Pour ne pas finir seul comme un glandu.
L’arbre qui tombe dans la forêt sans personne pour le voir, est-il vraiment tombé ? Et une vie passée sans être présent avec les autres, a-t-elle vraiment été vécue ? C’est alors une co-construction nécessaire qui doit s’établir, comme un gland qui sans terre ne peut devenir chêne, une personne sans amis ni communauté ne peut vraiment devenir homme ou femme.
Comme disait Marshall Rosenberg : « Donner avec bienveillance est autant au bénéfice de celui qui donne que de celui qui reçoit. » Se mettre au service des autres, faire partie d’une communauté et voir le bien que l’on peut procurer autour de soi contribue à une renarcissisation de soi.

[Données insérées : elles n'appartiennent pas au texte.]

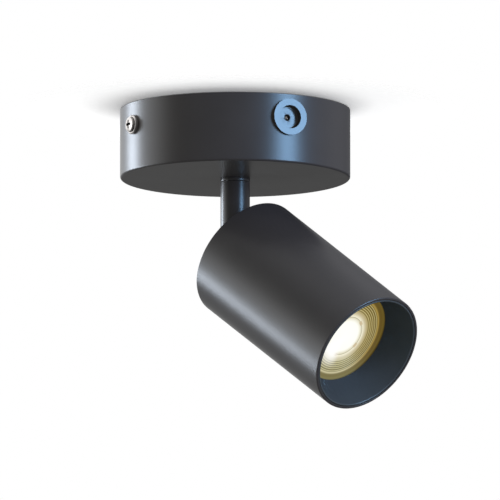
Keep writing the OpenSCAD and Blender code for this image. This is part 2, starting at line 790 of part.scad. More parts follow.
module holder_bridge() {
    color("silver") at_head() difference() {
        union() {
            translate([-leg_x - bridge_t, -bridge_w / 2, bridge_u])
                cube([2 * (leg_x + bridge_t), bridge_w, bridge_t]);
            for (side = [-1, 1]) translate([side * (leg_x + bridge_t / 2), 0, (back_in_u + bridge_u) / 2])
                cube([bridge_t, bridge_w, bridge_u - back_in_u], center = true);
            bridge_feet() translate([-foot_l / 2 - bridge_t / 2, -bridge_w / 2, back_in_u])
                cube([foot_l + bridge_t, bridge_w, bridge_t]);
        }
        translate([0, 0, bridge_u - cut]) cylinder(d = bridge_hole_d, h = bridge_t + 2 * cut);
        bridge_feet() translate([0, 0, back_in_u - cut])
            cylinder(d = bridge_screw_d + gap, h = bridge_t + 2 * cut);
        holder_screw_places() translate([0, 0, bridge_u - cut])
            cylinder(d = holder_screw_d + gap, h = bridge_t + 2 * cut);
    }
}

// A small pan head screw: its head's underside at zero, its shank downwards
module small_screw(d, shank) {
    difference() {
        union() {
            pan_head(small_head_d, small_head_h);
            translate([0, 0, -shank]) cylinder(d = d, h = shank + merge);
        }
        translate([0, 0, small_head_h]) cross_recess(small_head_d / 8, small_head_d * 0.56, small_head_h / 2);
    }
}

module bridge_screws() {
    color("silver") at_head() bridge_feet() translate([0, 0, back_in_u + bridge_t])
        small_screw(bridge_screw_d, bridge_t + back_t - blind_floor - 2 * loose);
}

// The lamp's pins drop in at the wide end of each curved slot and turn to the narrow end
module keyhole() {
    lip = 2.6;
    slot_w = pin_neck_d + 2 * gap;
    entry_d = pin_head_d + 2 * gap;
    well_h = holder_front_u - lip - pin_well_u + merge;
    r = pin_spacing / 2;
    translate([0, 0, holder_front_u - lip]) {
        rotate_extrude(angle = lamp_twist)
            translate([r - slot_w / 2, 0]) square([slot_w, lip + cut]);
        translate([r, 0, 0]) cylinder(d = slot_w, h = lip + cut);
        rotate([0, 0, lamp_twist]) translate([r, 0, 0]) cylinder(d = entry_d, h = lip + cut);
    }
    translate([0, 0, pin_well_u]) {
        rotate_extrude(angle = lamp_twist)
            translate([r - entry_d / 2, 0]) square([entry_d, well_h]);
        for (a = [0, lamp_twist]) rotate([0, 0, a]) translate([r, 0, 0])
            cylinder(d = entry_d, h = well_h);
    }
}

lead_well = 4;

module lampholder() {
    body_h = holder_front_u - holder_back_u;
    color("ivory") at_head() difference() {
        intersection() {
            translate([-holder_w / 2, -holder_d / 2, holder_back_u]) cube([holder_w, holder_d, body_h]);
            translate([0, 0, holder_back_u]) cylinder(d = holder_w * 1.05, h = body_h);
        }
        for (a = [0, 180]) rotate([0, 0, a]) keyhole();
        for (side = [-1, 1]) translate([0, side * holder_lead_y, holder_back_u - cut])
            cylinder(d = lead_d + 4 * loose, h = lead_well + cut);
        holder_screw_places() translate([0, 0, holder_back_u - cut])
            cylinder(d = holder_screw_d + 2 * fit, h = holder_screw_l + 2 * gap + cut);
    }
}

module holder_screws() {
    color("silver") at_head() holder_screw_places() translate([0, 0, bridge_u]) rotate([180, 0, 0])
        small_screw(holder_screw_d, bridge_t + holder_screw_l);
}

module contacts() {
    color("goldenrod") at_head() for (side = [-1, 1]) translate([side * pin_spacing / 2, 0, pin_well_u])
        translate([-pin_neck_d / 2, -pin_neck_d / 2, 0]) cube([pin_neck_d, pin_neck_d, contact_t]);
}

module head_leads() {
    color("whitesmoke") at_head() for (side = [-1, 1]) lead(lead_route(
        [passage_x, side * lead_pair, lead_start], [passage_x, side * lead_pair, stud_end_u - 5],
        [0, side * holder_lead_y, stud_end_u - 1], [0, side * holder_lead_y, holder_back_u + lead_well - 1]),
        lead_d, [1, 0.2, 0.1]);
}

// Lamp group
base_step = 3;
base_waist_l = 4;
base_cone_l = 1.5;
base_floor = 7;
base_plug_l = 2;
pin_root = 3;

module lamp_base() {
    waist_d = lamp_base_d - 2 * base_step;
    plug_u = lamp_taper_u + base_plug_l;
    floor_u = lamp_base_u + base_floor;
    color("whitesmoke") at_head() difference() {
        rotate_extrude() polygon([
            [0, lamp_base_u], [waist_d / 2, lamp_base_u], [waist_d / 2, lamp_base_u + base_waist_l],
            [lamp_base_d / 2, lamp_base_u + base_waist_l + base_cone_l], [lamp_base_d / 2, plug_u],
            [lamp_base_d / 2 - body_wall, plug_u], [lamp_base_d / 2 - body_wall, floor_u], [0, floor_u]]);
        lamp_pin_places() translate([0, 0, lamp_base_u - cut]) cylinder(d = pin_neck_d, h = pin_root + cut);
    }
}

module lamp_pin_places() {
    for (side = [-1, 1]) translate([side * pin_spacing / 2, 0, 0]) children();
}

module lamp_pins() {
    color("silver") at_head() lamp_pin_places() {
        translate([0, 0, pin_end_u]) cylinder(d = pin_head_d, h = pin_head_h);
        translate([0, 0, pin_end_u + pin_head_h]) cylinder(d = pin_neck_d, h = pin_l - pin_head_h + pin_root);
    }
}

// Radius of the lamp's tapered body, from zero at its back to one at its front band
function taper_r(t) =
    let (r_back = lamp_base_d / 2 + body_wall)
    r_back + (lamp_d / 2 - r_back) * t + taper_bulge * sin(180 * t) * (1 - t / 2);

// The tapered body is a hollow metal reflector shape that the base pushes into
module lamp_body() {
    r_front = lamp_d / 2;
    steps = 8;
    seat_u = lens_face_u - lens_t;
    outer = [for (i = [0:steps]) [taper_r(i / steps), lamp_taper_u + lamp_taper_l * i / steps]];
    inner = [for (i = [steps:-1:0]) [outer[i][0] - body_wall, outer[i][1]]];
    color("lightgray") at_head() rotate_extrude() polygon(concat(
        outer,
        [[r_front, lens_face_u], [lens_r + loose, lens_face_u], [lens_r + loose, seat_u],
         [lens_r - lens_ledge, seat_u], [lens_r - lens_ledge, seat_u - lens_ledge],
         [r_front - body_wall, seat_u - lens_ledge]],
        inner));
}

board_w = 18;
board_t = 1.6;
board_gap = 6;
coil = [6, 5, 8];
capacitor = [4, 4, 7];
part_edge = 2;
part_rise = 3;

// The driver board stands on the base's floor with a coil and a capacitor on one side
module driver_board() {
    board_l = lamp_taper_l - board_gap;
    color("darkgreen") at_head() translate([-board_w / 2, -board_t / 2, lamp_base_u + base_floor]) {
        cube([board_w, board_t, board_l]);
        translate([part_edge, board_t, part_rise]) cube(coil);
        translate([board_w - capacitor[0] - part_edge, board_t, 3 * part_rise]) cube(capacitor);
    }
}

led_plate_t = 1.6;
led_plate_drop = 1.2;
led_plate_u = lamp_band_u - led_plate_drop;
led_chip_d = 9;
led_chip_h = 1;

// The plate's back edge sits on the taper inside the body
module led_plate() {
    seat_r = taper_r((led_plate_u - led_plate_t - lamp_taper_u) / lamp_taper_l) - body_wall;
    color("silver") at_head() translate([0, 0, led_plate_u - led_plate_t])
        cylinder(r = seat_r - 2 * loose, h = led_plate_t);
}

module led_chip() {
    color("khaki") at_head() translate([0, 0, led_plate_u]) cylinder(d = led_chip_d, h = led_chip_h);
}

// The lens: a centre dome and a flat plate with fine ring ridges on its face
dome_r = 7.8;
dome_rise = 0.4;
dome_h = 0.6;
dome_gap = 1.8;
lens_border = 5.9;
ridges = 6;
ridge_h = 0.3;

module lamp_lens() {
    dome_steps = 6;
    ridge_from = dome_r + dome_gap;
    ridge_to = lens_r - lens_border;
    pitch = (ridge_to - ridge_from) / ridges;
    valley = lens_face_u - ridge_h;
    back = lens_face_u - lens_t;
    dome = [for (i = [0:dome_steps]) let (t = i / dome_steps)
        [dome_r * t, lens_face_u + dome_rise - dome_h * t * t]];
    ridge_line = [for (i = [0:ridges - 1]) each [
        [ridge_from + pitch * i, valley], [ridge_from + pitch * (i + 0.8), lens_face_u]]];
    color("lightyellow") at_head() rotate_extrude() polygon(concat(
        [[0, back]], dome, [[dome_r + ridge_h, valley]], ridge_line,
        [[ridge_to, valley], [lens_r, valley], [lens_r, back]]));
}

module lens_ring() {
    color("gray") at_head() translate([0, 0, lens_face_u])
        ring(lamp_d, 2 * (lens_r - lens_ring_lap), lens_step);
}

// Baffle group
snap_wire_d = 0.8;
snap_rise = 2.5;
snap_u = mouth_u - baffle_skirt_l + snap_rise;
cone_slope = (mouth_d - throat_d) / 2 / throat_depth;

module baffle() {
    skirt_r = head_in_r - loose;
    mouth_r = mouth_d / 2;
    throat_r = throat_d / 2;
    lip_r = (skirt_r - mouth_r) / 2;
    lip_u = mouth_u - loose - lip_r;
    join_u = mouth_u - (mouth_r + 2 * baffle_wall - skirt_r) / cone_slope;
    color("black") at_head() difference() {
        rotate_extrude() polygon(concat(
            [[throat_r, throat_u], [mouth_r, lip_u]],
            arc_points(mouth_r + lip_r, lip_u, lip_r, 180, 0),
            [[skirt_r, mouth_u - baffle_skirt_l], [skirt_r - baffle_wall, mouth_u - baffle_skirt_l],
             [skirt_r - baffle_wall, join_u], [throat_r + baffle_wall, throat_u]]));
        translate([0, 0, snap_u - snap_wire_d / 2])
            ring(2 * skirt_r + cut, 2 * (skirt_r - snap_wire_d), snap_wire_d);
    }
}

module snap_ring() {
    color("silver") at_head() translate([0, 0, snap_u]) rotate([0, 0, 15])
        rotate_extrude(angle = 330) translate([head_in_r - fit - snap_wire_d / 2, 0])
            circle(d = snap_wire_d - 2 * fit, $fn = 24);
}

ceiling_bracket();
canopy();
side_screws();
side_collars();
entry_bush();
bush_nut();
bush_pin();
terminal_block();
block_screws();
terminal_sleeves();
terminal_screws();
earth_screw();
earth_lug();
earth_lead();
canopy_leads();
stem_bolt();
stem_nut();
lock_washer();
stem_collar();
stop_pin();
stem_tube();
pan_washer();
stem_knuckle();
stem_leads();
friction_ring();
spring_washer();
head_knuckle();
pivot_screw();
pivot_nut();
back_plate();
head_tube();
stud_washer();
stud_nut();
holder_bridge();
bridge_screws();
lampholder();
holder_screws();
contacts();
head_leads();
lamp_base();
lamp_pins();
lamp_body();
driver_board();
led_plate();
led_chip();
lamp_lens();
lens_ring();
baffle();
snap_ring();
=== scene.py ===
# %% [markdown]
# # A surface mounted ceiling spotlight
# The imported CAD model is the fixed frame: it holds every size, place and joint. This file adds what a
# camera needs: finishes, rounded edges, a ceiling, lamps and a camera. It is read from top to bottom,
# and each cell makes one thing.

# %% Load the frame
import json
import math

import bmesh
import bpy
from mathutils import Matrix, Vector


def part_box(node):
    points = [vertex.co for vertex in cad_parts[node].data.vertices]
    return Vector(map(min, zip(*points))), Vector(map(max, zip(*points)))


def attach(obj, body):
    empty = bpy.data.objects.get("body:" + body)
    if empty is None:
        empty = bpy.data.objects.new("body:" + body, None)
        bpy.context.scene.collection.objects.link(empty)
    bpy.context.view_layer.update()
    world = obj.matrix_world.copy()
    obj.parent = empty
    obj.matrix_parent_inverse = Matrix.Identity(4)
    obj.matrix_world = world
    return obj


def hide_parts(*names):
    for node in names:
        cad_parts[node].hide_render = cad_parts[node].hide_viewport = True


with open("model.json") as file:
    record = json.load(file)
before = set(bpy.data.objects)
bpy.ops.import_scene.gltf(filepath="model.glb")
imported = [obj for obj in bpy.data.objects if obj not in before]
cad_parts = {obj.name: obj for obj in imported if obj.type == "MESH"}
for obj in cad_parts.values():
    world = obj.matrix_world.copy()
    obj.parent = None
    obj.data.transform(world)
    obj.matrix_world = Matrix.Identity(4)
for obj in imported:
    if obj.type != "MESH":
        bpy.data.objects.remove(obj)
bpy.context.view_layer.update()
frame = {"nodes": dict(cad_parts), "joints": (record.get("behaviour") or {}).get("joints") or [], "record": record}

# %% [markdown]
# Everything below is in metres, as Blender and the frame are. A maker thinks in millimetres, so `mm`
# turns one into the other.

mm = 0.001
nodes = frame["nodes"]
joints = {joint["name"]: joint for joint in frame["joints"]}
print("nodes in the frame:", len(nodes), "joints:", sorted(joints))

# %% [markdown]
# ## Where things are
# The head tilts on a pin, and the lamp looks along the beam. Both come from the joints, so a piece made
# here lands on the CAD part with no fitting. A place is a matrix: its third column is the way the piece
# points. The alternative, typing the angles again, would go wrong as soon as the CAD pose changed.

# %% Axes and places
def place(origin, up, side):
    """A frame at origin whose Z runs along up and whose X lies towards side."""
    up = Vector(up).normalized()
    across = up.cross(Vector(side)).normalized()
    matrix = Matrix((across.cross(up), across, up)).transposed().to_4x4()
    matrix.translation = Vector(origin)
    return matrix


def reach(node, frame_place):
    """Lowest and highest height of a CAD node in a place's frame, and its least and greatest radius."""
    back = frame_place.inverted()
    spots = [back @ corner.co for corner in nodes[node].data.vertices]
    heights = [spot.z for spot in spots]
    radii = [math.hypot(spot.x, spot.y) for spot in spots]
    return min(heights), max(heights), min(radii), max(radii)


def middle_height(node):
    """Height of the middle of a CAD node."""
    low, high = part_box(node)
    return (low.z + high.z) / 2


pivot = Vector(joints["tilt"]["pos_m"])
beam = Vector(joints["lamp_twist"]["axis"])
tilt_axis = -Vector(joints["tilt"]["axis"])
at_ceiling = Matrix.Identity(4)
at_head = place(pivot, beam, tilt_axis)
at_side = place((0, 0, middle_height("side_collars")), (1, 0, 0), (0, 0, 1))
at_bush = place((0, 0, middle_height("bush_pin")), (0, -1, 0), (0, 0, 1))
canopy_low, _, _, canopy_r = reach("canopy", at_ceiling)
head_back, head_mouth, _, head_r = reach("head_tube", at_head)
print("beam", tuple(round(v, 3) for v in beam), "tilt axis", tuple(round(v, 3) for v in tilt_axis))
print(f"canopy {2 * canopy_r / mm:.1f} x {-canopy_low / mm:.1f} mm")
print(f"head {2 * head_r / mm:.1f} mm, {(head_mouth - head_back) / mm:.1f} mm long")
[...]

Erving Goffman, sociologue américain, développe dans son livre « Asile » la notion d’ « institution totale », un lieu où des individus vivent et travaillent ensemble et où ils sont soumis à un contrôle de leur vie quotidienne. L’université n’est de loin pas un hôpital psychiatrique – quoi que… – cependant si l’on y prend pas garde, on peut se laisser emporter dans un train-train quotidien, or être dans le vent est une ambition de feuille morte.
Il faut se donner un cap, donner du sens à sa vie, et faire le bien autour de soi est un bon départ. En commençant par dialoguer avec soi-même, on développe de l’indulgence et on peut créer une paix intérieure. En prenant conscience que chaque personne a des besoins, et en lâchant le riz, on fait pousser en nous de la bienveillance. Toute cette chaleur qui grandit alors, on peut l’insuffler autour de nous et créer des cercles vertueux. En faisant grandir son estime de soi et en se pardonnant, on fait naître les conditions nécessaires au bonheur, et le bonheur n’est réel que lorsqu’il est partagé.